时间:2015-11-16 22:38:54

标签: python hadoop mapreduce mrjob

我想用mrjob声明一个mapper函数。因为我的mapper函数需要引用一些常量来进行一些计算,所以我决定将这些常量放入映射器的Key中(还有其他方法吗?)。我在this site上阅读了mrjob教程,但所有示例都忽略了密钥。例如:

class MRWordFrequencyCount(MRJob):

def mapper(self, _, line):
    yield "chars", len(line)
    yield "words", len(line.split())
    yield "lines", 1

def reducer(self, key, values):
    yield key, sum(values)

基本上,我喜欢以下内容:

def mapper(self, (constant1,constant2,constant3,constant4,constant5), line):
    My calculation goes here

请建议我怎么做。

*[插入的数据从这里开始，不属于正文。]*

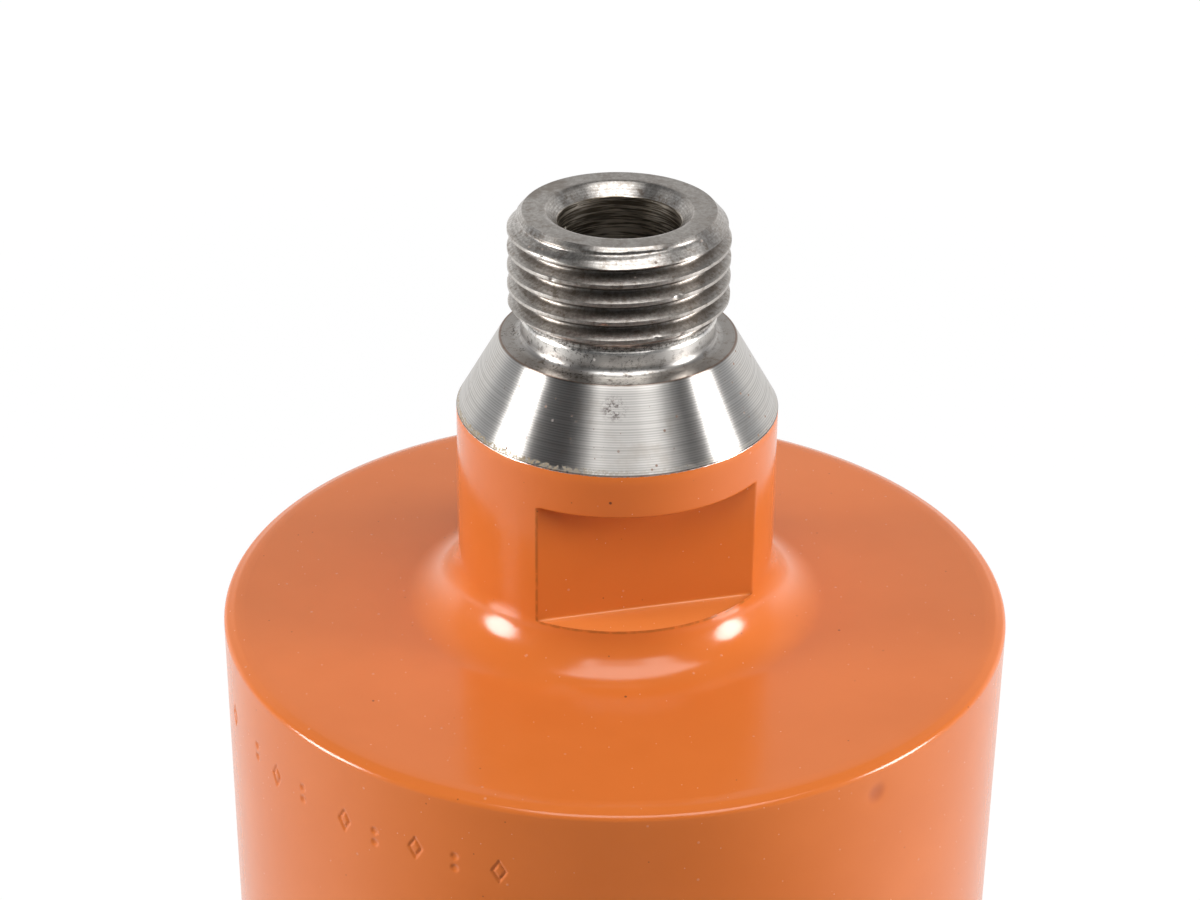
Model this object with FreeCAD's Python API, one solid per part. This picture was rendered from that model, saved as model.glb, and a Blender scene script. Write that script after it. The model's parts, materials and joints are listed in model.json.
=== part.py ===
import FreeCAD, Part
import math
import os

from FreeCAD import Vector

# A hole saw for masonry, of the core-bit kind. It stands upright on its cutting segments.
# Lengths are millimetres and angles are degrees. The origin lies on the axis at the cutting
# rim, +Z points up to the connector, and -Y is the front.

# Barrel
barrel_diameter = 76.1
barrel_wall = 2.0
working_depth = 150.0  # from the cutting rim to the underside of the end disc
rim_rounding = 1.1  # outer top edge, ground round
rim_land = 0.2  # flat that the rounding leaves at least on the tube's end

# Cutting segments
segment_count = 8
segment_length = 24.0  # along the arc at the middle of the tube's wall
segment_height = 10.0
segment_stand_out = 1.0  # proud of the tube's outer face
segment_stand_in = 1.0  # proud of the tube's inner face
segment_groove_width = 1.0  # starting groove along the cutting face
segment_groove_depth = 0.8

# End disc, which closes the barrel
disc_thickness = 8.0
disc_clearance = 0.05  # between the disc's edge and the tube's bore
disc_lead_in = 1.0  # bevel that guides the disc into the tube

# Collar with two wrench flats
collar_radius = 15.2
collar_height = 20.7  # from the disc's top to the foot of the cone
collar_fillet = 5.2
across_flats = 22.0
flat_rise = 4.4  # from the disc's top to the lower shelf of a flat
flat_width = 12.0
flat_turn = 15.2  # the front flat's normal, turned from -Y towards +X

# Cone and ledge
cone_height = 7.1
ledge_radius = 11.15

# Threaded connector, G 1/2, drawn over its crests, a little under the nominal 20.955
thread_diameter = 20.76
connector_height = 12.55  # from the ledge to the end face
undercut_radius = 9.0
undercut_width = 2.8
undercut_fillet = 0.8
undercut_bevel = 1.1  # height of the bevel from the undercut to the crests
face_radius = 8.95
face_bevel = 1.6  # height of the bevel from the crests to the end face

# Water bore
water_bore_radius = 5.7
countersink_radius = 6.8
countersink_depth = 1.05

# Heights and radii that follow from the sizes above
barrel_radius = barrel_diameter / 2
barrel_bore = barrel_radius - barrel_wall
wall_middle = barrel_radius - barrel_wall / 2
thread_radius = thread_diameter / 2
disc_top = working_depth + disc_thickness
cone_foot = disc_top + collar_height
ledge_top = cone_foot + cone_height
undercut_top = ledge_top + undercut_width
thread_start = undercut_top + undercut_bevel
end_face = ledge_top + connector_height
thread_end = end_face - face_bevel

AXIS = Vector(0, 0, 1)
CENTRE = Vector(0, 0, 0)
FULL_TURN = 360.0


def at(radius, height):
    """Point of a half section: distance from the axis and height."""
    return Vector(radius, 0, height)


def arc(centre_radius, centre_height, radius, start, end):
    """Arc of a half section, from one angle to the other."""

    def on_arc(angle):
        turn = math.radians(angle)
        return at(centre_radius + radius * math.cos(turn), centre_height + radius * math.sin(turn))

    return Part.Arc(on_arc(start), on_arc((start + end) / 2), on_arc(end)).toShape()


def inner_fillet(wall_radius, floor_height, radius):
    """Hollow fillet from a level floor, in, to an upright wall."""
    return arc(wall_radius + radius, floor_height + radius, radius, 270, 180)


def outer_rounding(wall_radius, top_height, radius):
    """Round edge from an upright wall, over, to a level top."""
    return arc(wall_radius - radius, top_height - radius, radius, 0, 90)


def lines(*points):
    """Straight edges through the points."""
    return [Part.LineSegment(a, b).toShape() for a, b in zip(points, points[1:])]


def turned(edges, angle=FULL_TURN):
    """Solid swept about the axis by a closed half section."""
    section = Part.Face(Part.Wire(edges))
    return section.revolve(CENTRE, AXIS, angle)


def ends(edge):
    """First and last point of an edge, in its drawn direction."""
    return edge.valueAt(edge.FirstParameter), edge.valueAt(edge.LastParameter)


def adapter_blank():
    """Disc, collar, cone, undercut and threaded stub, bored through, as one turned piece."""
    disc_radius = barrel_bore - disc_clearance
    collar_arc = inner_fillet(collar_radius, disc_top, collar_fillet)
    neck_arc = inner_fillet(undercut_radius, ledge_top, undercut_fillet)
    collar_foot, collar_start = ends(collar_arc)
    neck_foot, neck_start = ends(neck_arc)

    disc_edges = lines(
        at(water_bore_radius, working_depth),
        at(disc_radius - disc_lead_in, working_depth),
        at(disc_radius, working_depth + disc_lead_in),
        at(disc_radius, disc_top),
        collar_foot,
    )
    cone_edges = lines(
        collar_start,
        at(collar_radius, cone_foot),
        at(ledge_radius, ledge_top),
        neck_foot,
    )
    stub_edges = lines(
        neck_start,
        at(undercut_radius, undercut_top),
        at(thread_radius, thread_start),
        at(thread_radius, thread_end),
        at(face_radius, end_face),
        at(countersink_radius, end_face),
        at(water_bore_radius, end_face - countersink_depth),
        at(water_bore_radius, working_depth),
    )
    return turned(disc_edges + [collar_arc] + cone_edges + [neck_arc] + stub_edges)


def wrench_slot(turn):
    """Block that mills one flat into the collar, its normal turned from -Y towards +X."""
    reach = 2 * collar_radius
    block = Part.makeBox(
        2 * reach,
        reach,
        flat_width,
        Vector(-reach, -across_flats / 2 - reach, disc_top + flat_rise),
    )
    block.rotate(CENTRE, AXIS, turn)
    return block


def adapter():
    """Turned adapter with its two opposite wrench flats."""
    slots = [wrench_slot(flat_turn), wrench_slot(flat_turn + FULL_TURN / 2)]
    return adapter_blank().cut(slots)


def barrel():
    """Steel tube from the segments to the top of the disc, rounded at its outer top edge."""
    rim = outer_rounding(barrel_radius, disc_top, min(rim_rounding, barrel_wall - rim_land))
    rim_start, rim_end = ends(rim)
    wall = lines(
        rim_end,
        at(barrel_bore, disc_top),
        at(barrel_bore, segment_height),
        at(barrel_radius, segment_height),
        rim_start,
    )
    return turned(wall + [rim])


def cutting_segment(number):
    """One abrasive block on the tube's end, with a starting groove in its cutting face."""
    outside = barrel_radius + segment_stand_out
    inside = barrel_bore - segment_stand_in
    groove_half = segment_groove_width / 2
    section = lines(
        at(inside, segment_height),
        at(inside, 0),
        at(wall_middle - groove_half, 0),
        at(wall_middle, segment_groove_depth),
        at(wall_middle + groove_half, 0),
        at(outside, 0),
        at(outside, segment_height),
        at(inside, segment_height),
    )
    span = math.degrees(segment_length / wall_middle)
    block = turned(section, span)
    block.rotate(CENTRE, AXIS, number * FULL_TURN / segment_count - span / 2)
    return block


def all_parts():
    """Every node of the hole saw by name."""
    parts = {"adapter": adapter(), "barrel": barrel()}
    for number in range(segment_count):
        parts[f"cutting_segment_{number + 1}"] = cutting_segment(number)
    return parts


os.makedirs("parts", exist_ok=True)
for name, shape in all_parts().items():
    shape.exportStep(f"parts/{name}.step")
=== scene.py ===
import json
import math

import bmesh
import bpy
import numpy as np
from mathutils import Matrix, Vector, noise


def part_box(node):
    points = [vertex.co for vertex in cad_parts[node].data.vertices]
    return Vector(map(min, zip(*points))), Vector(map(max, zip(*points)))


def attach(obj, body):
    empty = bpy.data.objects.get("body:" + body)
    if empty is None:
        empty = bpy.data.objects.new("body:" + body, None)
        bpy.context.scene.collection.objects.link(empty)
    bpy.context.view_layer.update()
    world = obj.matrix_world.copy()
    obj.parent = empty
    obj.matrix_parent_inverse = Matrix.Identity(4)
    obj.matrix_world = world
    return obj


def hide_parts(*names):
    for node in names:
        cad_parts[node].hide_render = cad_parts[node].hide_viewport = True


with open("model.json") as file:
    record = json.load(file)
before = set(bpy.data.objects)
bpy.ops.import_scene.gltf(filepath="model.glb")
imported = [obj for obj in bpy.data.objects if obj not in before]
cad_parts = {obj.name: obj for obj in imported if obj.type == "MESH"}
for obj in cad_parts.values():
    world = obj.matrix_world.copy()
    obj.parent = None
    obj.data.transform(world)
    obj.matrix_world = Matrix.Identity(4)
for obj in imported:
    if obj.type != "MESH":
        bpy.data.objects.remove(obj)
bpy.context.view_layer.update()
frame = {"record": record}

# The hole saw stands on its segments, with its axis on Z and the front on -Y.
# Shapes are worked out in millimetres and turned into metres when their mesh is made.
# An azimuth is counted in degrees from the front, towards +X.
MM = 0.001
merge_distance = 2e-7  # in metres

mounts = {mount["name"]: mount for mount in frame["record"]["mounts"]}


def box_mm(node):
    """Lowest and highest corner of a node of the frame, in millimetres."""
    low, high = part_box(node)
    return np.array(low) / MM, np.array(high) / MM


# Sizes taken from the frame
adapter_low, adapter_high = box_mm("adapter")
barrel_low, barrel_high = box_mm("barrel")
segment_low, segment_high = box_mm("cutting_segment_1")
disc_bottom = adapter_low[2]
end_face = adapter_high[2]
disc_radius = adapter_high[0]
disc_top = barrel_high[2]
barrel_bottom = barrel_low[2]
barrel_radius = barrel_high[0]
segment_outside = segment_high[0]
thread_radius = mounts["threaded_connector"]["dims"]["r_mm"]
thread_start = mounts["threaded_connector"]["pos_m"][2] / MM
thread_end = thread_start + mounts["threaded_connector"]["dims"]["length_mm"]
water_bore_radius = mounts["water_bore"]["dims"]["r_mm"]
flat_x, flat_y, flat_middle = (value / MM for value in mounts["wrench_flat_front"]["pos_m"])
flat_distance = math.hypot(flat_x, flat_y)
flat_azimuth = math.degrees(math.atan2(flat_x, -flat_y))
flat_normal = (flat_x / flat_distance, flat_y / flat_distance, 0.0)
flat_tangent = (-flat_normal[1], flat_normal[0], 0.0)

# Sizes of the frame's solids that no box or mount gives
barrel_wall = 2.0
disc_lead_in = 1.0
collar_radius = 15.2
collar_fillet = 5.2
collar_height = 20.7
flat_width = 12.0
cone_height = 7.1
ledge_radius = 11.15
undercut_radius = 9.0
undercut_fillet = 0.8
undercut_width = 2.8
face_radius = 8.95
countersink_radius = 6.8
countersink_depth = 1.05
rim_fall = 0.04  # of the tube's end, from the seam to the ground bevel
rim_bevel_width = 1.05
rim_bevel_slope = 20.0
rim_edge_radius = 0.6
segment_count = 8
segment_length = 24.0
segment_groove_width = 1.0
segment_groove_depth = 0.8

# Heights and radii that follow
barrel_bore = barrel_radius - barrel_wall
wall_middle = barrel_radius - barrel_wall / 2
segment_inside = barrel_bore - (segment_outside - barrel_radius)
cone_foot = disc_top + collar_height
ledge_top = cone_foot + cone_height
shelf_height = flat_middle - flat_width / 2
ceiling_height = flat_middle + flat_width / 2
flat_reach = math.sqrt(collar_radius**2 - flat_distance**2)

# Whitworth thread G 1/2, right-handed
thread_pitch = 1.814
thread_rounding = 0.1373 * thread_pitch
thread_depth = 0.6403 * thread_pitch
thread_half_angle = math.radians(27.5)
thread_crest_rise = 9.8  # from the ledge to a crest at azimuth 90, on the +X side

# Camera, fitted to the photograph of 1200 x 900 pixels
photo_width = 1200
photo_focal_length = 2800.8  # pixels
camera_distance = 236.99  # from the axis, on the front side
camera_height = 296.96
camera_pitch = 27.52
camera_yaw = -0.384
camera_roll = 0.516
sensor_width = 36.0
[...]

谢谢

1 个答案:

答案 0 :(得分:2)

您可以在__init__

中设置常量
from mrjob.job import MRJob

class MRWordFrequencyCount(MRJob):

    def mapper(self, key, line):
        yield "chars", len(line)
        yield "words", len(line.split())
        yield "lines", 1
        yield "Constant",self.constant

    def reducer(self, key, values):
        yield key, sum(values)

    def __init__(self,*args,**kwargs):
        super(MRWordFrequencyCount, self).__init__(*args, **kwargs)
        self.constant = 10


if __name__ == '__main__':
    MRWordFrequencyCount.run()

输出:

"Constant"  10
"chars" 12
"lines" 1
"words" 2

或者,您可以使用RawProtocol

from mrjob.job import MRJob
import mrjob


class MRWordFrequencyCount(MRJob):
    INPUT_PROTOCOL = mrjob.protocol.RawProtocol

    def mapper(self, key, line):
        yield "constant", key
        yield "chars", len(line)
        yield "words", len(line.split())
        yield "lines", 1

    def reducer(self, key, values):
        if str(key) != "constant":
            yield key, sum(values)
        else:
            yield "constant",list(values)


if __name__ == '__main__':
    MRWordFrequencyCount.run()

如果输入为:

constant1,constant2,constant3   The quick brown fox jumps over the lazy dog

输出:

"chars" 43
"constant"  ["constant1,constant2,constant3"]
"lines" 1
"words" 9